Gumshoe Rock
Review
Gumshoe Rock
Northern Nevada’s IRS director Ronald Soranden has gone missing. “Probably the devil’s work.”
Former field inspector Mortimer Angel had “known evil in the IRS. Evil was tracking me around like a Yeti hunting meat.” In a midlife crisis moment, Mort had quit his IRS career and become a novice private investigator, lured by Dashiell Hammett’s Sam Spade and John D. MacDonald’s Travis McGee lore. Now he’s “hell on wheels when it came to stumbling across missing people.” Or dead people’s missing body parts. Specifically, heads and hands.
He’d briefly worked at other PI firms (detailed in GUMSHOE and GUMSHOE FOR TWO), and now sleuths for Maude “Ma” Clary (GUMSHOE ON THE LOOSE). Ma “was 62 years old, five foot four [and] the best private investigator in the state of Nevada.” She’s on her way to Memphis by train for R&R, and tells Mort not to do anything without calling her. The thing is, cell phone towers don’t exist along the rails in desolate regions. What could possibly go wrong?

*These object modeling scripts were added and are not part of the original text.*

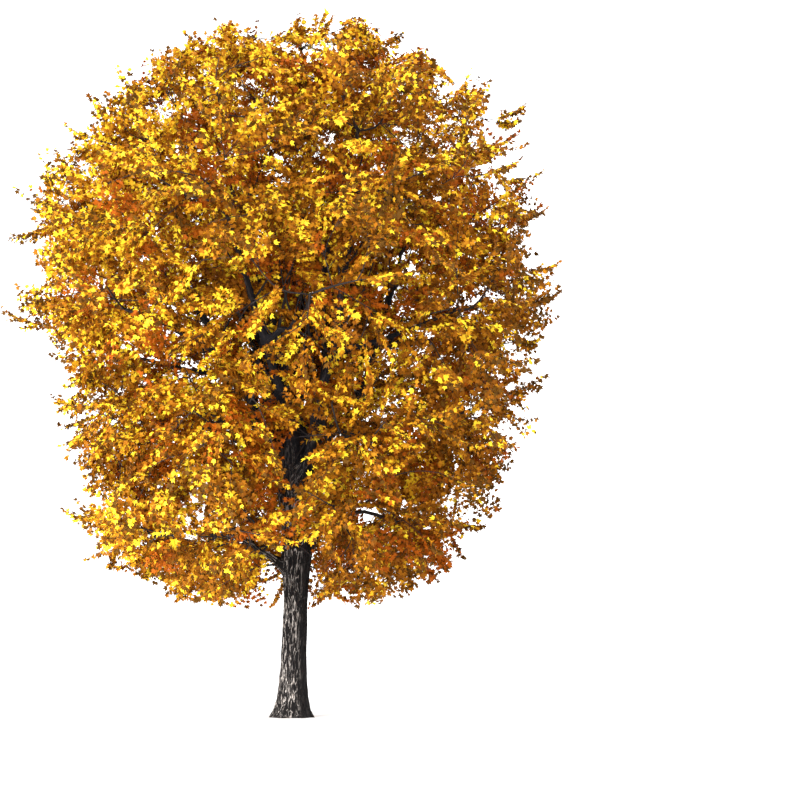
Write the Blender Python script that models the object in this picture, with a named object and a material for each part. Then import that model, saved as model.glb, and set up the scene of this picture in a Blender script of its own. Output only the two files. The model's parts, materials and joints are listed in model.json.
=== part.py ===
"""A silver maple in autumn leaf, as separate solids: the trunk, its boughs and its masses of foliage.

Metres, +Z up. The origin is the centre of the flat cut under the trunk, at ground level.
"""

import math
import random
from collections import namedtuple

import bmesh
import bpy
import numpy as np
from mathutils import Vector
from mathutils.bvhtree import BVHTree

# The chance that places everything, and the room left between a piece and the one it grows on
SEED = 7
CLEARANCE = 0.0004

# The trunk: (height, radius) up its axis, and (height, sideways, back) where the axis wanders
TRUNK_PROFILE = (
    (0.0, 0.56), (0.22, 0.475), (0.55, 0.425), (1.1, 0.385), (1.9, 0.355), (3.2, 0.34), (4.1, 0.365),
    (4.9, 0.315), (5.9, 0.25), (7.3, 0.245), (8.0, 0.225), (8.7, 0.16), (10.2, 0.125), (12.8, 0.095),
    (15.4, 0.06),
)
TRUNK_WANDER = (
    (0.0, 0.0, 0.0), (3.3, 0.09, 0.02), (6.3, 0.13, -0.02), (8.2, 0.03, 0.03), (15.4, 0.3, 0.0),
)
TRUNK_SIDES = 18
BUTTRESSES = 6
BUTTRESS_SWELL = 0.15
BUTTRESS_HEIGHT = 0.55

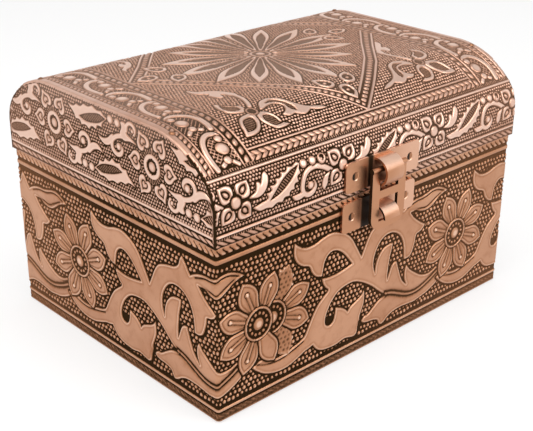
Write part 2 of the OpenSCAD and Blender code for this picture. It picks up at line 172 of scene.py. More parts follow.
soft_lamp("overhead_lamp", azimuth=20, elevation=78, distance=0.9, size=0.7, power=5.0)
soft_lamp("left_lamp", azimuth=95, elevation=35, distance=1.0, size=0.6, power=4.0)
soft_lamp("front_lamp", azimuth=-20, elevation=30, distance=1.1, size=0.6, power=4.0)


# ---- Felt under the base ----
# A sheet of black felt is glued under the base board, inside the folded edge of the copper,
# so that the box doesn't scratch a table. Its edge is cut with shears.
def effect_group(name, inputs, outputs):
    """An empty group for shaders, with sockets as {name: default} and {name: kind}: the group,
    what its nodes take in and what they put out."""
    group = bpy.data.node_groups.new(name, "ShaderNodeTree")
    for label, value in inputs.items():
        kind = "NodeSocketColor" if isinstance(value, tuple) else "NodeSocketFloat"
        socket = group.interface.new_socket(label, in_out="INPUT", socket_type=kind)
        socket.default_value = value
    for label, kind in outputs.items():
        group.interface.new_socket(label, in_out="OUTPUT", socket_type="NodeSocket" + kind)
    return (group, group.nodes.new("NodeGroupInput").outputs,
            group.nodes.new("NodeGroupOutput").inputs)


def place_effect(tree, group, **values):
    """The outputs of a group that is placed in a material with the material's own values."""
    node = tree.nodes.new("ShaderNodeGroup")
    node.node_tree = group
    return give(node, **values).outputs


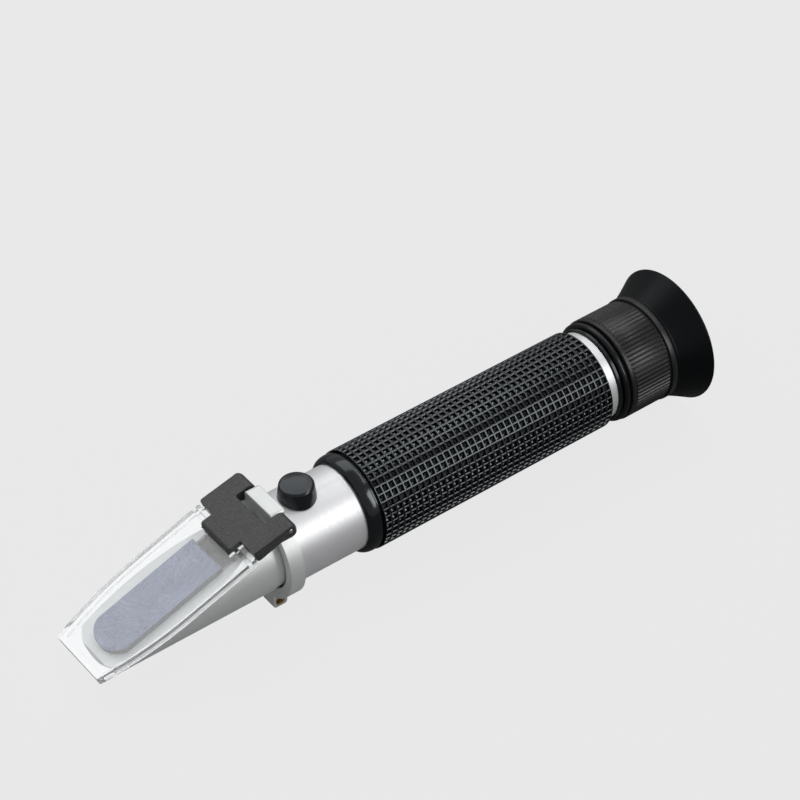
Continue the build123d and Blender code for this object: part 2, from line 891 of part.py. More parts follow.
with BuildPart() as eyepiece_mount:
    with BuildSketch(Plane.XZ) as mount_side:
        with BuildLine():
            Polyline(
                (mount_rear, mount_flange_r - mount_edge),
                (mount_rear, mount_barrel_r),
                (groove_front, mount_barrel_r),
                (groove_front, groove_r),
                (groove_rear, groove_r),
                (groove_rear, mount_barrel_r),
                (barrel_rear, mount_barrel_r),
                (barrel_rear, mount_bore_r),
                (tube_rear - mount_spigot_length, mount_bore_r),
                (tube_rear - mount_spigot_length, insert_r),
                (tube_rear, insert_r),
                (tube_rear, mount_front_r),
                (step_rear, mount_front_r),
                (step_rear, mount_groove_r),
                (bulge_front, mount_groove_r),
            )
            ThreePointArc(
                (bulge_front, mount_groove_r),
                (tube_rear + mount_bulge_x, mount_flange_r),
                (mount_rear, mount_flange_r - mount_edge),
            )
        make_face()
    revolve(axis=Axis.X)
    with BuildSketch(Plane.XY):
        with Locations((mount_rear + key_start, 0)):
            Rectangle(
                mount_barrel_length,
                2 * (guide_pin_r + run_gap),
                align=(Align.MIN, Align.CENTER),
            )
    extrude(amount=mount_bore_r + key_depth, mode=Mode.SUBTRACT)

# Sealing ring in the groove of the barrel
with BuildPart() as o_ring:
    with BuildSketch(Plane.XZ):
        with Locations(((groove_front + groove_rear) / 2, groove_r + seat_gap + ring_section_r)):
            Circle(ring_section_r)
    revolve(axis=Axis.X)

# Focus ring with fine ribs between two smooth beads
ring_bore_r = mount_barrel_r + free_gap
web_front = barrel_rear + stop_gap
web_rear = web_front + focus_web
ribs_start = focus_front + focus_bead
ribs_end = ribs_start + focus_rib_length
focus_body_r = focus_r - focus_rib_depth
cup_seat_rear = focus_rear + cup_seat_length

with BuildPart() as focus_ring:
    revolve(
        side_face(
            (focus_front, ring_bore_r),
            (focus_front, focus_r - focus_edge),
            (focus_front + focus_edge, focus_r),
            (ribs_start, focus_r),
            (ribs_start, focus_body_r),
            (ribs_end + focus_groove, focus_body_r),
            (ribs_end + focus_groove, focus_band_r),
            (focus_rear - focus_edge, focus_band_r),
            (focus_rear, focus_band_r - focus_edge),
            (focus_rear, cup_seat_r),
            (cup_seat_rear, cup_seat_r),
            (cup_seat_rear, cup_seat_r - cup_seat_wall),
            (focus_rear, cup_seat_r - cup_seat_wall),
            (focus_rear, carrier_flange_r + free_gap),
            (web_rear, carrier_flange_r + free_gap),
            (web_rear, carrier_r + free_gap),
            (web_front, carrier_r + free_gap),
            (web_front, ring_bore_r),
        ),
        axis=Axis.X,
    )
    extrude(
        ribbed_face(
            ribs_start + focus_edge,
            (ring_bore_r + focus_body_r) / 2,
            focus_r,
            focus_rib_depth,
            focus_ribs,
            focus_rib_share,
        ),
        amount=focus_rib_length - focus_edge,
    )

# Lens carrier, keyed against turning and drawn back by the web of the focus ring
carrier_front = tube_rear + carrier_setback
carrier_rear = carrier_front + carrier_length
carrier_lens_r = carrier_bore_r - seat_gap
flange_front = web_rear + slide_gap
flange_rear = flange_front + carrier_flange_length
key_x = carrier_front + guide_pin_setback

with BuildPart() as lens_carrier:
    revolve(
        side_face(
            (carrier_front, carrier_aperture_r),
            (carrier_front, carrier_r),
            (flange_front, carrier_r),
            (flange_front, carrier_flange_r),
            (flange_rear, carrier_flange_r),
            (flange_rear, carrier_r),
            (carrier_rear, carrier_r),
            (carrier_rear, carrier_bore_r),
            (carrier_front + carrier_lip, carrier_bore_r),
            (carrier_front + carrier_lip, carrier_aperture_r),
        ),
        axis=Axis.X,
    )
    with BuildSketch(Plane.XY.offset(carrier_aperture_r)):
        with Locations((key_x, 0)):
            Circle(guide_pin_r + seat_gap)
    extrude(amount=carrier_r, mode=Mode.SUBTRACT)

# Pin of the carrier that slides in the key slot of the mount
with BuildPart() as guide_pin:
    with BuildSketch(Plane.XY.offset(carrier_bore_r + slide_gap)):
        with Locations((key_x, 0)):
            Circle(guide_pin_r)
    extrude(amount=carrier_r + guide_pin_reach - carrier_bore_r - slide_gap)

# Field lens, spacer, eye lens and threaded ring, from front to rear
field_front = carrier_front + carrier_lip + lens_gap
eyepiece_ring_front = carrier_rear - slide_gap - eyepiece_ring_length
eye_front = eyepiece_ring_front - lens_gap - eye_edge

with BuildPart() as field_lens:
    revolve(
        lens_face(field_front, field_edge, carrier_lens_r, field_front_sag, field_rear_sag),
        axis=Axis.X,
    )

with BuildPart() as eye_lens:
    revolve(
        lens_face(eye_front, eye_edge, carrier_lens_r, eye_front_sag, eye_rear_sag),
        axis=Axis.X,
    )

with BuildPart() as lens_spacer:
    revolve(
        ring_face(
            field_front + field_edge + lens_gap,
            eye_front - lens_gap,
            carrier_lens_r - spacer_wall,
            carrier_lens_r,
        ),
        axis=Axis.X,
    )

with BuildPart() as eyepiece_ring:
    revolve(
        ring_face(
            eyepiece_ring_front,
            eyepiece_ring_front + eyepiece_ring_length,
            carrier_lens_r - eyepiece_ring_wall,
            carrier_lens_r,
        ),
        axis=Axis.X,
    )

# Rubber eyecup: a thin flare on the spigot of the focus ring
neck_rear = focus_rear + cup_neck_length
lip_x = cup_rear - cup_lip_x
flare_start = cup_seat_rear + slide_gap
rim_outer_r = cup_rim_r - cup_lip_drop
rim_inner_r = rim_outer_r - cup_rim_flat
cup_inner_r = cup_rim_r - cup_wall

with BuildPart() as eyecup:
    with BuildSketch(Plane.XZ):
        with BuildLine():
            ThreePointArc(
                (neck_rear, cup_neck_r),
                (focus_rear + cup_waist_x, cup_waist_r),
                (lip_x, cup_rim_r),
            )
            Line((lip_x, cup_rim_r), (cup_rear, rim_outer_r))
            Line((cup_rear, rim_outer_r), (cup_rear, rim_inner_r))
            Line((cup_rear, rim_inner_r), (lip_x, cup_inner_r))
            ThreePointArc(
                (lip_x, cup_inner_r),
                (focus_rear + cup_waist_x + cup_wall / 2, cup_waist_r - cup_wall),
                (flare_start, cup_seat_r + seat_gap),
            )
            Polyline(
                (flare_start, cup_seat_r + seat_gap),
                (focus_rear, cup_seat_r + seat_gap),
                (focus_rear, cup_neck_r),
                (neck_rear, cup_neck_r),
            )
        make_face()
    revolve(axis=Axis.X)

# Every piece under its own name
pieces = {
    "body_tube": body_tube,
    "collar_ring": collar_ring,
    "clamp_screw": clamp_screw,
    "hinge_pin": hinge_pin,
    "hinge_bracket": hinge_bracket,
    "daylight_plate": daylight_plate,
    "diffuser_pad": diffuser_pad,
    "prism_box": prism_box,
    "measuring_prism": measuring_prism,
    "prism_seal": prism_seal,
    "prism_retainer": prism_retainer,
    "retainer_screws": retainer_screws,
    "screw_bush": screw_bush,
    "calibration_screw": calibration_screw,
    "calibration_cap": calibration_cap,
    "objective_guide": objective_guide,
    "guide_ring": guide_ring,
    "leaf_spring": leaf_spring,
    "objective_cell": objective_cell,
    "objective_crown": objective_crown,
    "objective_flint": objective_flint,
    "objective_ring": objective_ring,
    "light_baffle": light_baffle,
    "reticle_disc": reticle_disc,
    "reticle_holder": reticle_holder,
    "reticle_ring": reticle_ring,
    "grip_sleeve": grip_sleeve,
    "eyepiece_mount": eyepiece_mount,
    "o_ring": o_ring,
    "focus_ring": focus_ring,
    "lens_carrier": lens_carrier,
    "guide_pin": guide_pin,
    "field_lens": field_lens,
    "eye_lens": eye_lens,
    "lens_spacer": lens_spacer,
    "eyepiece_ring": eyepiece_ring,
    "eyecup": eyecup,
}
for name, piece in pieces.items():
    piece.part.label = name
    export_step(piece.part, f"parts/{name}.step")
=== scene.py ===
"""Handheld brix refractometer, dressed for a plain studio picture.

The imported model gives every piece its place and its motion. This script gives each piece its
finish, and stands finer meshes in for the turned, moulded and clear pieces that the eye rests on.
"""

import json
import logging
import math
from dataclasses import dataclass
from enum import Enum
from typing import Optional, Sequence

import bmesh
import bpy
from mathutils import Matrix, Vector


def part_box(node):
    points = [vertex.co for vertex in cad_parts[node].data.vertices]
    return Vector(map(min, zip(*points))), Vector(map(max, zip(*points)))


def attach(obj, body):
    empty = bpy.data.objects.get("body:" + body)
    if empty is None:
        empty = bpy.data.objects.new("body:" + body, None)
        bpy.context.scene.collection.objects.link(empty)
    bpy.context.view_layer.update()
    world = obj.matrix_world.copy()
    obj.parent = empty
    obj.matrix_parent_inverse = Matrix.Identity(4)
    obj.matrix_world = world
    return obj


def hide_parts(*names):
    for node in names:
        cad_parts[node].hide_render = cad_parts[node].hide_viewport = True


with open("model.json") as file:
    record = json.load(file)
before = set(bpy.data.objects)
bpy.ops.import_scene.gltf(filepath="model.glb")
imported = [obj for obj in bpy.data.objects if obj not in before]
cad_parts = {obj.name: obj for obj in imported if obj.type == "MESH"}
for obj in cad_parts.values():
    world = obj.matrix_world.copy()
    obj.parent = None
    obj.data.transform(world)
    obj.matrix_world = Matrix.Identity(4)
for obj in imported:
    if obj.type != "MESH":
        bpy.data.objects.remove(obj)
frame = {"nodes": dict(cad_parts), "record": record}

LOG = logging.getLogger("refractometer")
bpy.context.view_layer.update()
MM = 0.001

# A CAD node's loose triangles are merged at this distance, and are one face below this angle.
CAD_MERGE_MM = 0.001
FLAT_BELOW_DEG = 0.6

# Edges over this angle are rounded off.
SHARP_ABOVE_DEG = 38.0

# Most of a noise's values lie between these, so they are spread from here.
NOISE_SPAN = {"From Min": 0.35, "From Max": 0.65}

Pair = tuple[float, float]
Point = tuple[float, float]
Socket = bpy.types.NodeSocket


class Turn(Enum):
    """The axis that a turned piece is spun about."""

    OPTICAL = "optical"
    UPRIGHT = "upright"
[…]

"Witty humor softens grisly crime scene descriptions, making Mort my go-to gumshoe. GUMSHOE ROCK rocks!"
Lucy Landry, at age 31, “looked like an 18-year-old cheerleader” and gets carded at bars. She and Mort have a thing going on. Leaving their favorite watering hole at Golden Goose Casino, Lucy discovers that someone has slashed the canvas roof of her drop-top Mustang. Oh no!
Middle-aged Mort opens the door and finds a “gleaming skull leering up at me from the driver’s seat. It was bone white, which sort of figured, but it looked too clean and white to be real.” But it is. And has the same Terry Thomas gap-tooth smile as Nevada IRS head [pun intended] Soranden. Mort calls Ma. No reception.
Well, he did call Ma! He has to investigate, which leads to learning about an FBI inquiry regarding an accountant who embezzled clients’ funds to pay delinquent taxes, which a corrupt IRS agent-turned-blackmailer had been investigating. In convoluted rabbit warren-like events, some of those clients have engaged the services of Ma Clary’s PI agency to check out the accountant. Mort doubts those small-fry fees will amount to much.
Enter a big fish from the big pond known as Washington, D.C. IRS Commissioner William Munson offers Mort a fat fee to find Soranden’s killer --- and decapitated remains. But in a government private jet seemingly fueled by James Bond-like martinis, Munson gently reminds Mort that the investigation is off-record.
Rob Leininger’s attention to philosophical detail mirrors my own: Bad often begets good. Witty humor softens grisly crime scene descriptions, making Mort my go-to gumshoe. GUMSHOE ROCK rocks! It has earned a spot on my Bookreporter Top Picks Dean’s List, which will appear in December.